### [MATERIAL PROVIDED]

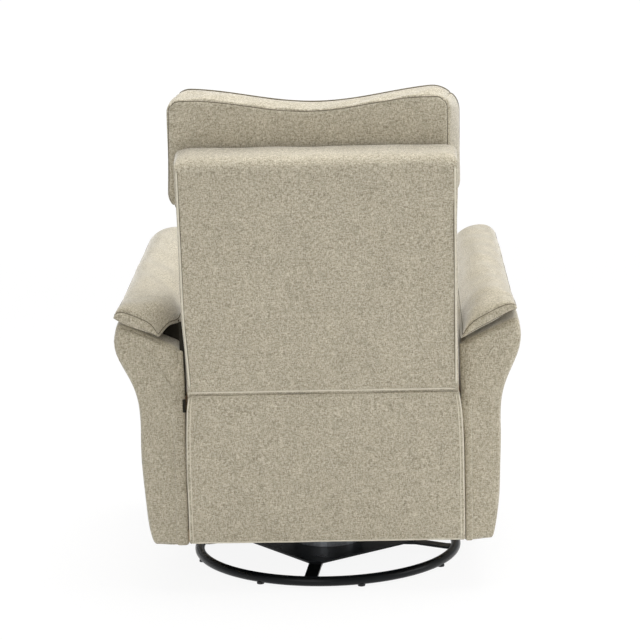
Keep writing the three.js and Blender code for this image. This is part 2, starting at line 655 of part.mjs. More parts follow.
function rearSkirt() {
  const outline = [
    [skirt.bottomY - skirt.thickness, skirt.bottom], [skirt.bottomY, skirt.bottom], [skirt.topY, skirt.top],
    [skirtInnerAt(skirt.top - skirt.bevel), skirt.top - skirt.bevel],
  ];
  return join(uprightPlate(polygon(outline), [-skirt.half, skirt.half]));
}

add('rear_skirt', rearSkirt(), 'fabric');

// Backrest. Its local Y runs to the rear and its local Z up the back, from the hinge.

const leant = (geometry) => geometry.clone().rotateX(-lean).translate(0, hinge.y, hinge.z);

function backShell() {
  const knuckle = back.rearDepth;
  const profile = new THREE.Shape();
  profile.moveTo(backFront, -knuckle);
  profile.absarc(0, 0, knuckle, -Math.PI / 2, 0, false);
  profile.absarc(back.rearDepth - back.roll, back.height - back.roll, back.roll, 0, Math.PI / 2, false);
  profile.lineTo(backFront, back.height);
  const plan = rounded([
    [-back.frontHalf, backFront], [back.frontHalf, backFront],
    [back.rearHalf, back.rearDepth], [-back.rearHalf, back.rearDepth],
  ], back.corner);
  const body = common(
    uprightPlate(profile, [-back.frontHalf, back.frontHalf], 6),
    flatPlate(plan, span([-knuckle, back.height])),
  );
  const innerHalf = back.rearHalf - back.wall;
  const cavity = block(
    [-innerHalf, innerHalf],
    [backFront - overrun, back.rearDepth - back.wall],
    [-knuckle - overrun, back.height - back.wall],
  );
  return cut(body, cavity);
}

// A crescent head cushion: its top dips in the middle, its sides curve forward into wings
const headStationShares = [0, 0.3, 0.6, 0.8, 0.9, 0.96, 1];
const headDrops = [28, 23, 8, 0, 10, 34, 110];
const headLifts = [0, 0, 0, 0, 2, 8, 30];
const headInsets = [0, 0, 0, 2, 5, 12, 30];
// Its section, from the lower rear corner round to the lower front one, as [share of depth, share of height]
const headOutlineShares = [
  [0.12, 0], [0.02, 0.06], [0, 0.25], [0, 0.7], [0, 0.96], [0.08, 1.01], [0.25, 1.035], [0.4, 1.035],
  [0.56, 0.99], [0.78, 0.9], [0.95, 0.72], [1, 0.5], [1, 0.25], [0.96, 0.08], [0.85, 0],
];

function headCushion() {
  const sides = [
    ...headStationShares.map((share, i) => [-share, i]).reverse(),
    ...headStationShares.map((share, i) => [share, i]).slice(1),
  ];
  const rings = sides.map(([share, i]) => {
    const bottom = lumbar.top + gap + headLifts[i];
    const top = headPad.top - headDrops[i];
    const rear = cushionRear - headInsets[i];
    const front = cushionRear - headPad.thickness + headInsets[i] - headPad.wing * share ** 4;
    const depthAt = (portion) => rear + (front - rear) * portion;
    const heightAt = (portion) => bottom + (top - bottom) * portion;
    return headOutlineShares.map(([depthShare, heightShare]) => new Vector3(
      share * headPad.half, depthAt(depthShare), heightAt(heightShare)));
  });
  return skin(rings);
}

const backPostBody = block(postLayer, [backFront, postRear], [backPost.bottom, backPost.top]);
const railReach = postLayer[0] - gap;
const [lowerBackRail, upperBackRail] = [backPost.bottom, backPost.top - backPost.rail].map((bottom) => (
  block([-railReach, railReach], [postRear - railThickness, postRear], [bottom, bottom + backPost.rail])));
const backSpringReach = (postLayer[0] + postLayer[1]) / 2;
const backSpringRow = Array.from({ length: backSpring.count }, (_, i) => {
  const height = backSpring.bottom + i * backSpring.pitch;
  return zigzag(2 * backSpringReach, (along, across) => (
    new Vector3(along - backSpringReach, backSpringDepth, height + across)));
});
const backTieHeights = span([backSpring.bottom, backSpring.bottom + (backSpring.count - 1) * backSpring.pitch]);
const backTies = [-1, 1].map((side) => (
  post([side * tieWire.spread * backSpringReach, backSpringDepth], backTieHeights, tieWire.radius, tieWire.sides)));
const hingeBracket = cut(
  flatBar([[0, 0], [0, backPost.bracketTop]], hinge.endRadius, outerLinkLayer),
  ...bores([[0, 0]], outerLinkLayer, linkPin),
);
const facing = axesOf([1, 0, 0], [0, -1, 0], [0, 0, 1]);
const lumbarCushion = cushion({
  along: [lumbar.bottom, lumbar.top],
  half: lumbar.half,
  through: [-cushionRear, lumbar.thickness - cushionRear - lumbar.crown],
  crown: lumbar.crown,
  drawIn: lumbar.drawIn,
}, facing);

add('back_shell', leant(backShell()), 'fabric');
addPair('back_post', leant(backPostBody), 'wood');
add('back_rail_lower', leant(lowerBackRail), 'wood');
add('back_rail_upper', leant(upperBackRail), 'wood');
add('back_springs', leant(join(...backSpringRow, ...backTies)), 'springSteel');
addPair('hinge_bracket', leant(hingeBracket), 'blackSteel');
add('lumbar_cushion', leant(lumbarCushion), 'fabric');
add('head_cushion', leant(headCushion()), 'fabric');

// Footrest: a double parallelogram on each side, joined by the torque tube

function driveFrame() {
  const side = join(
    flatBar([drivePivot, kneePivot, tiltOf(kneePivot)], footrest.linkRadius, outerLinkLayer),
    ...studs([kneePivot, tiltOf(kneePivot)], outerLinkLayer, innerLinkLayer, linkPin),
  );
  const reach = [-sidePlateLayer[1], sidePlateLayer[1]];
  const tube = rod(reach, drivePivot, footrest.tube, footrest.tubeSides);
  const inside = rod(span(reach), drivePivot, footrest.tube - footrest.tubeWall, footrest.tubeSides);
  return cut(join(bothSides(side), tube), inside);
}

function guideLink() {
  const pivots = [guideOf(drivePivot), guideOf(kneePivot)];
  const body = cut(flatBar(pivots, footrest.linkRadius, outerLinkLayer), ...bores([pivots[0]], outerLinkLayer, linkPin));
  return join(body, ...studs([pivots[1]], outerLinkLayer, innerLinkLayer, linkPin));
}

const innerLink = (pivots) => (
  cut(flatBar(pivots, footrest.linkRadius, innerLinkLayer), ...bores(pivots, innerLinkLayer, linkPin)));

// A leaf on two pivots, folded outward into a flange behind the footrest board
function boardBracket() {
  const pivots = [toePivot, tiltOf(toePivot)];
  const face = -(boardRear - gap);
  const edge = [pivots[1][0], pivots[0][1] + footrest.linkRadius];
  const leaf = uprightPlate(polygon([
    [face, bracket.bottom], [face + leafThickness, bracket.bottom],
    [edge[0], pivots[1][1] - footrest.linkRadius], edge, [face, edge[1]],
  ]), outerLinkLayer);
  const flange = block([outerLinkLayer[0], board.half], [face, face + leafThickness], [bracket.bottom, edge[1]]);
  const ears = flatBar(pivots, footrest.linkRadius, outerLinkLayer);
  return join(leaf, flange, ears, ...studs(pivots, outerLinkLayer, innerLinkLayer, linkPin));
}

const footrestPad = cushion({
  along: [board.bottom, board.top],
  half: board.padHalf,
  through: [boardFront + gap, rearReach - board.padCrown],
  crown: board.padCrown,
  drawIn: 0,
}, facing);

add('footrest_drive_frame', driveFrame(), 'blackSteel');
addPair('footrest_guide_link', guideLink(), 'blackSteel');
addPair('footrest_front_link', innerLink([guideOf(kneePivot), kneePivot, toePivot]), 'blackSteel');
addPair('footrest_tilt_link', innerLink([tiltOf(kneePivot), tiltOf(toePivot)]), 'blackSteel');
add('footrest_board', block([-board.half, board.half], [-boardFront, -boardRear], [board.bottom, board.top]), 'wood');
addPair('footrest_bracket', boardBracket(), 'blackSteel');
add('footrest_pad', footrestPad, 'fabric');

// Release pull: a ring whose stem slides in a housing on the inner face of the right arm

const pullX = -(seatHalf - gap - pull.depth / 2);
const pullTop = pull.bottom + pull.height;

function releaseHousing() {
  const half = pull.length / 2;
  const body = block(
    [pullX - pull.depth / 2, pullX + pull.depth / 2], [-pull.forward - half, -pull.forward + half], [pull.bottom, pullTop],
  );
  return cut(body, post([pullX, -pull.forward], span([pull.bottom, pullTop]), boreRadius(pull.stem, pull.sides), pull.sides));
}

function releasePull() {
  const layer = [pullX - pullRing.thickness / 2, pullX + pullRing.thickness / 2];
  const bottom = pullTop + pullRing.rest;
  const half = pullRing.width / 2;
  const frame = (inset) => rounded([
    [-pull.forward - half + inset, bottom + inset], [-pull.forward + half - inset, bottom + inset],
    [-pull.forward + half - inset, bottom + pullRing.height - inset],
    [-pull.forward - half + inset, bottom + pullRing.height - inset],
  ], pullRing.round);
  const handle = cut(uprightPlate(frame(0), layer), uprightPlate(frame(pullRing.bar), span(layer)));
  const stemHeights = [bottom - pull.stemLength, bottom + pullRing.bar / 2];
  return join(handle, post([pullX, -pull.forward], stemHeights, pull.stem, pull.sides));
}

add('release_housing', releaseHousing(), 'plastic');
add('release_pull', releasePull(), 'plastic');

export default chair;
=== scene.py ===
"""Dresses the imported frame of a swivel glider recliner: its covers, cushions, metal and timber, and a studio.

Sizes are in millimetres until a mesh is made. X is towards the sitter's left, Y towards the rear, Z up. The
backrest has axes of its own: Y across its thickness and Z up its slope, both from the recline hinge.
"""

import logging
import math
from dataclasses import dataclass, field
from enum import Enum
from typing import Callable, Sequence

import bpy
import numpy as np
from mathutils import Matrix, Vector


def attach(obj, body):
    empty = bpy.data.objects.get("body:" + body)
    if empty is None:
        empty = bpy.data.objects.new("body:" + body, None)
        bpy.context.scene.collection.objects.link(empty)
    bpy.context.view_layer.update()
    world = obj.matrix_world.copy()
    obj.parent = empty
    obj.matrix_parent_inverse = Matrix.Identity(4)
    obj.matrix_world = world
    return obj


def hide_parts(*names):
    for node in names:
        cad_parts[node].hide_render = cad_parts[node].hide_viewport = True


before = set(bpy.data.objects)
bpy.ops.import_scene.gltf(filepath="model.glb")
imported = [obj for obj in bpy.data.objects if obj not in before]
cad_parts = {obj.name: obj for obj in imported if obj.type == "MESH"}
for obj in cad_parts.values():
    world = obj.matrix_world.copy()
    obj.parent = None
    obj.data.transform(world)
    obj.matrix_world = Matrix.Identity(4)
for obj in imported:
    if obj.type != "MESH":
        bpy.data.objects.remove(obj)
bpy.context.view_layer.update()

MM = 0.001
TURN = 2 * math.pi
Array = np.ndarray
Warp = Callable[[Array], Array]
log = logging.getLogger("recliner")


# Shapes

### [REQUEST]
Retype precisely, and only, the span of lines that opens at the line containing "add('release_housing', releaseHousing(), 'plastic');" and closes at the line containing "if empty is", both inclusive.

### [RESULT OF THIS EXERCISE]
add('release_housing', releaseHousing(), 'plastic');
add('release_pull', releasePull(), 'plastic');

export default chair;
=== scene.py ===
"""Dresses the imported frame of a swivel glider recliner: its covers, cushions, metal and timber, and a studio.

Sizes are in millimetres until a mesh is made. X is towards the sitter's left, Y towards the rear, Z up. The
backrest has axes of its own: Y across its thickness and Z up its slope, both from the recline hinge.
"""

import logging
import math
from dataclasses import dataclass, field
from enum import Enum
from typing import Callable, Sequence

import bpy
import numpy as np
from mathutils import Matrix, Vector


def attach(obj, body):
    empty = bpy.data.objects.get("body:" + body)
    if empty is None:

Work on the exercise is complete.